Re: [PATCH] drm/rcar-du: dsi: Clean up VCLK divider calculation
From: David Laight
Date: Thu Jan 01 2026 - 18:44:50 EST
On Fri, 2 Jan 2026 00:25:54 +0100
Marek Vasut <marek.vasut@xxxxxxxxxxx> wrote:
> On 1/2/26 12:13 AM, David Laight wrote:
> > On Thu, 1 Jan 2026 22:26:34 +0100
> > Marek Vasut <marek.vasut@xxxxxxxxxxx> wrote:
> >
> >> On 1/1/26 12:42 PM, David Laight wrote:
> >>
> >> Hello David,
> >>
> >>>> static void rcar_mipi_dsi_pll_calc(struct rcar_mipi_dsi *dsi,
> >>>> unsigned long fin_rate,
> >>>> unsigned long fout_target,
> >>>> - struct dsi_setup_info *setup_info)
> >>>> + struct dsi_setup_info *setup_info,
> >>>> + u16 vclk_divider)
> >>>
> >>> There is no need for this to be u16, unsigned int will generate better code.
> >>
> >> Can you please elaborate on the "better code" part ?
> >
> > Basically the compiler has to generate extra code to ensure the value
> > doesn't exceed 65535.
> > So there will be a mask of the function parameter (passes in a 32bit register).
> > Any arithmetic needs similar masking of the result.
> > You won't see the latter (as much) on x86 (or m68k) because the compiler
> > can use the C 'as if' rule and use the cpu's 8/16 bit registers and alu.
> > But pretty much no other cpu can do that, so extra instructions are needed
> > to stop the value (in a 32bit register) exceeding the limit for the variable.
> >
> > Remember that while C variables can be char/short the values they contain
> > are promoted to 'signed int' before (pretty much) anything is done with
> > the value, any calculated value is then truncated before being assigned back.
> > For on-stack values this is fine - but modern compilers was to keep values
> > in registers as much as possible.
> >
> >>
> >>>> {
> >>>> unsigned int best_err = -1;
> >>>> const struct rcar_mipi_dsi_device_info *info = dsi->info;
> >>>> @@ -360,7 +373,7 @@ static void rcar_mipi_dsi_pll_calc(struct rcar_mipi_dsi *dsi,
> >>>> if (fout < info->fout_min || fout > info->fout_max)
> >>>> continue;
> >>>>
> >>>> - fout = div64_u64(fout, setup_info->vclk_divider);
> >>>> + fout = div64_u64(fout, vclk_divider);
> >>>
> >>> Since vclk_divider is BIT_U32(div [+ 1]) this is just a shift right.

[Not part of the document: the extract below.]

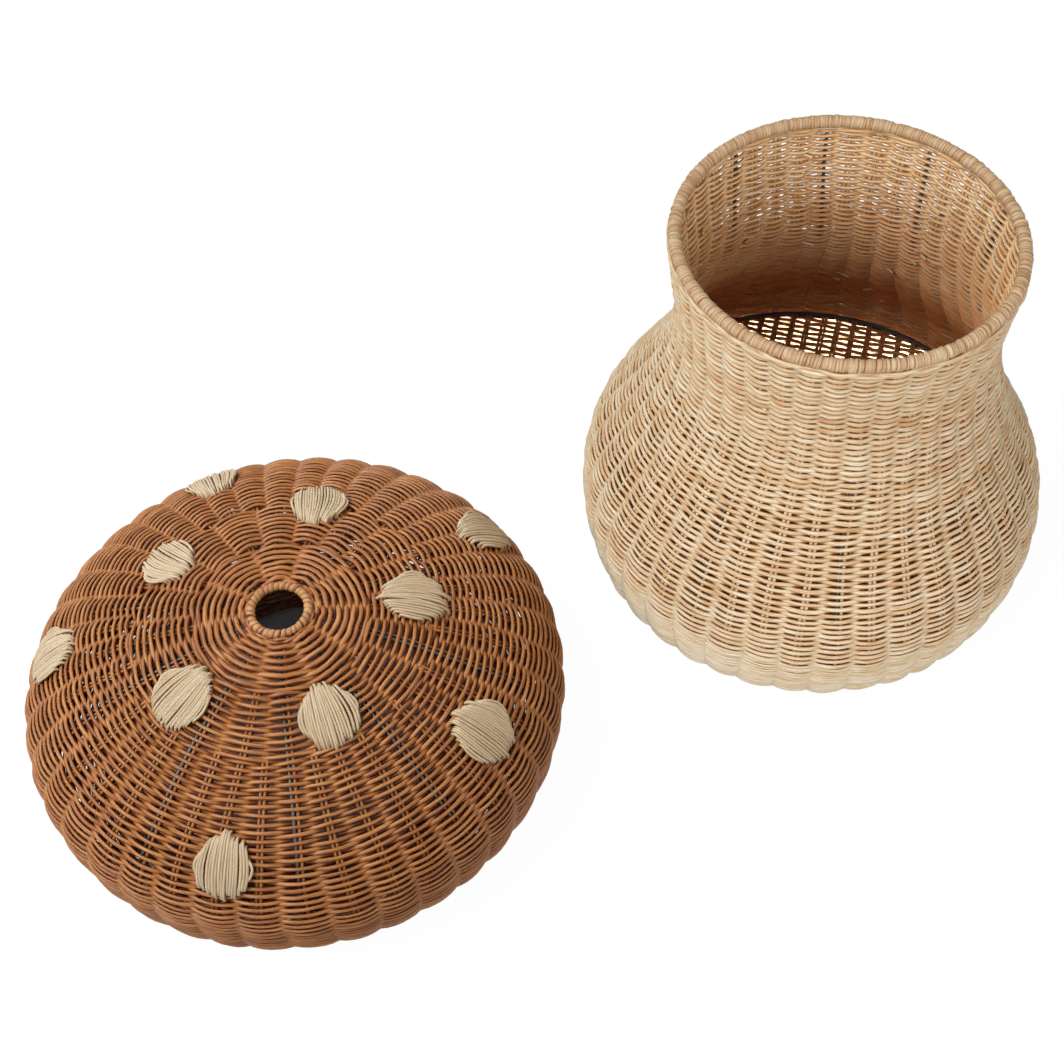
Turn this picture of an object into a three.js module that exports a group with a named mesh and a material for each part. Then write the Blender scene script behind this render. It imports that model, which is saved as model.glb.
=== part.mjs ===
// Two-piece rattan basket: a bellied body with a rolled mouth, and a domed lid that lies beside it.
// Millimetres, +Z up. The body stands at +X and the lid lies at -X, both on the ground plane z = 0.
import * as THREE from "three";

// Clearances
const seat_gap = 0.3;
const lid_to_body_gap = 61.3;

// Weave, shared by both halves
const stake_columns = 40;
const wire_every = 4;
const full_turn = 2 * Math.PI;
const degree = Math.PI / 180;

// Body
const body_height = 320;
const foot_inset = 8;
const belly_radius = 180;
const belly_height = 64;
const belly_rise = 48;
const neck_radius = 117.4;
const neck_height = 250;
const neck_drop = 95;
const mouth_radius = 124;
const mouth_flare_height = 268;
const mouth_flare_radius = 119;
const waist_height = 170;
const wall_thickness = 6;
const wall_flute_depth = 3.5;
const body_turn = 28;

// Foot, floor and hoops of the body
const floor_height = 62;
const floor_thickness = 5;
const floor_ring_radius = 2.2;
const skirt_height = 56;
const foot_hoop_radius = 2;
const foot_hoop_height = 5;
const upright_radius = 1.5;
const upright_foot_height = 3;

// Rolled mouth
const roll_radius = 4.8;
const rim_hoop_radius = 2.4;
const roll_centre_inset = 5.9;
const wrap_opening_degrees = 60;

// Lid
const lid_overhang = 71;
const lid_radius = mouth_radius + lid_overhang;
const shoulder_height = 65.4;
const crown_height = 160.5;
const crown_reach = 65;
const crown_fall = 9.75;
const shoulder_rise = 55;
const shoulder_drop = 30;
const turn_under_inset = 21;
const turn_under_reach = 14;
const dome_thickness = 5.5;
const dome_flute_depth = 3.4;
const lid_rib_radius = 1.4;
const lid_turn = -1;

// Underside, collar and hoops of the lid
const collar_depth = 12.5;
const collar_clearance = 2.8;
const collar_thickness = 5;
const underside_thickness = 5;
const lid_hoop_radius = 2;

// Finger hole
const hole_radius = 18;
const hole_roll_radius = 2.9;
const hole_hoop_radius = 1.2;
const hole_wrap_opening_degrees = 70;
const hole_facets = 20;

// Stitched spots
const spot_radius = 22.5;
const spot_height = 2.6;
const spot_edge_height = 1;

// Each spot's share of a full turn, and its share of the way from the finger hole to the edge.
// Five stand round the finger hole and five stand half a step on, nearer the shoulder.
const spot_shares = [
  [0.156, 0.305],
  [0.343, 0.293],
  [0.554, 0.237],
  [0.753, 0.237],
  [0.963, 0.258],
  [0.03, 0.571],
  [0.252, 0.529],
  [0.432, 0.576],
  [0.655, 0.572],
  [0.852, 0.524],
];

// The dome's facets step by these shares of the way from the finger hole to the edge.
const crown_step_shares = [0, 0.13, 0.26, 0.38, 0.48, 0.57, 0.66];
const shoulder_step_shares = [0.73, 0.79, 0.85, 0.9, 0.95, 1];

// Where the lid's flutes have grown to full depth, and where they start to fade at the edge
const flute_full_share = 0.4;
const flute_fade_share = 0.85;

// Facets
const turn_facets = 2 * stake_columns;
const hoop_facets = 6;
const wrap_facets = 8;
const wire_sides = 6;
const belly_steps = 4;
const neck_steps = 5;
const skirt_steps = 2;
const spot_rings = 2;
const spot_facets = 12;

const natural = { color: 0xd9bf96, roughness: 0.7, metalness: 0 };
const brown = { color: 0x9a5f38, roughness: 0.6, metalness: 0 };
const wire = { color: 0x2b2a29, roughness: 0.45, metalness: 0.6 };

const basket = new THREE.Group();
const body = new THREE.Group();
const lid = new THREE.Group();
basket.add(body, lid);

const overall_length = 2 * lid_radius + lid_to_body_gap + 2 * belly_radius;
body.position.x = overall_length / 2 - belly_radius;
lid.position.x = lid_radius - overall_length / 2;
body.rotation.z = body_turn * degree;
lid.rotation.z = lid_turn * degree;

function add(group, name, geometry, look) {
  const mesh = new THREE.Mesh(geometry, new THREE.MeshStandardMaterial(look));
  mesh.name = name;
  group.add(mesh);
  return mesh;
}

// A closed surface from rows of points. Each row is a closed loop, and the last row meets the first.
function closedLoops(rows) {
  const count = rows[0].length;
  const positions = rows.flat().flatMap((point) => [point.x, point.y, point.z]);
  const faces = [];
  rows.forEach((row, i) => {
    const here = i * count;
    const next = ((i + 1) % rows.length) * count;
    for (let j = 0; j < count; j += 1) {
      const k = (j + 1) % count;
      faces.push(here + j, here + k, next + k, here + j, next + k, next + j);
    }
  });
  const geometry = new THREE.BufferGeometry();
  geometry.setAttribute("position", new THREE.Float32BufferAttribute(positions, 3));
  geometry.setIndex(faces);
  return geometry;
}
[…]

> >>> So pass the bit number instead.
> >>
> >> While I agree this is a shift in the end, it also makes the code harder
> >> to understand. I can add the following change into V2, but I would like
> >> input from Tomi/Laurent on whether we should really push the
> >> optimization in that direction:
> >
> > The shift really is a lot faster.
> > Even on 64bit x86 cpus it can be slow - 35-88 clocks prior to 'Cannon Lake'.

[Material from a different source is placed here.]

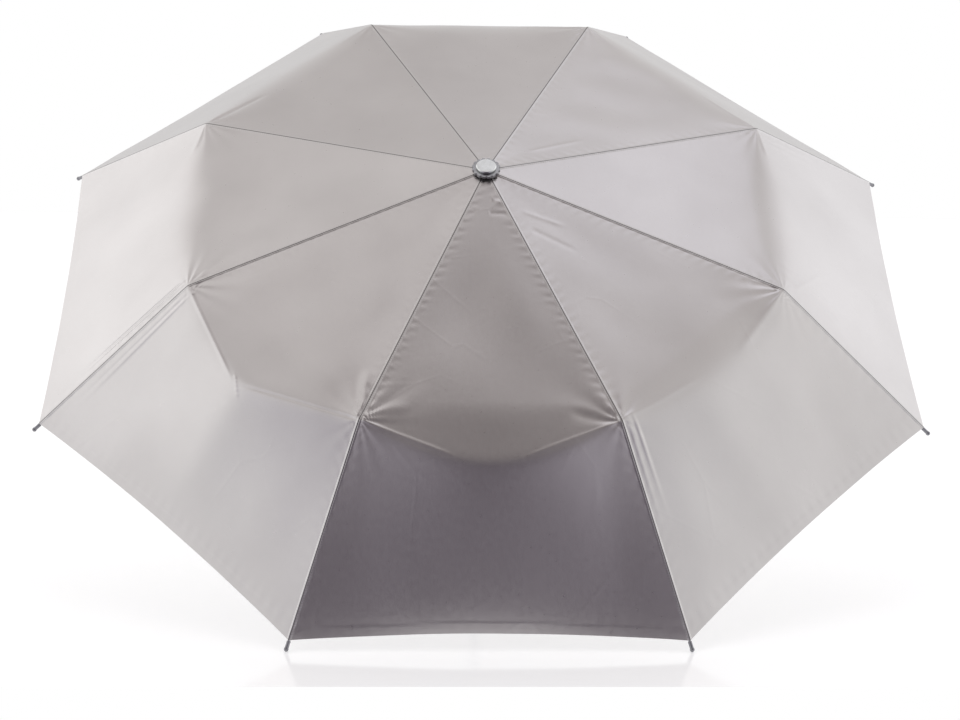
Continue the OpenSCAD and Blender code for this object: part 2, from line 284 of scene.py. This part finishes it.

> > AMD cpu get better with Zen3, and using a 64bit divide with 32bits values
> > doesn't slow things down (it does on the Intel cpu).
> > Don't even think about what happens on 32bit cpus.
> > I don't know about other architectures.
> > Just comment as 'x >> n' rather than 'x / (1 << n)'
>
> Please note that this code is built primarily for arm64 , so discussing
> x86 or m68k optimizations doesn't make much sense here.
ARM definitely only has 32 and 64bit maths - so you will see masking
instructions for arithmetic on char/short values (unless the compiler
can tell that the values cannot get too large.)
Divide performance is cpu dependant - the only arm cpu I've used only
had software divide (but a fast barrel shifter).
If you think that Intel haven't thrown much silicon at integer divide
it isn't that likely that arm will have a divide that is much faster
than 1 clock for each bit in the quotient.
(Of course I might be wrong...)
David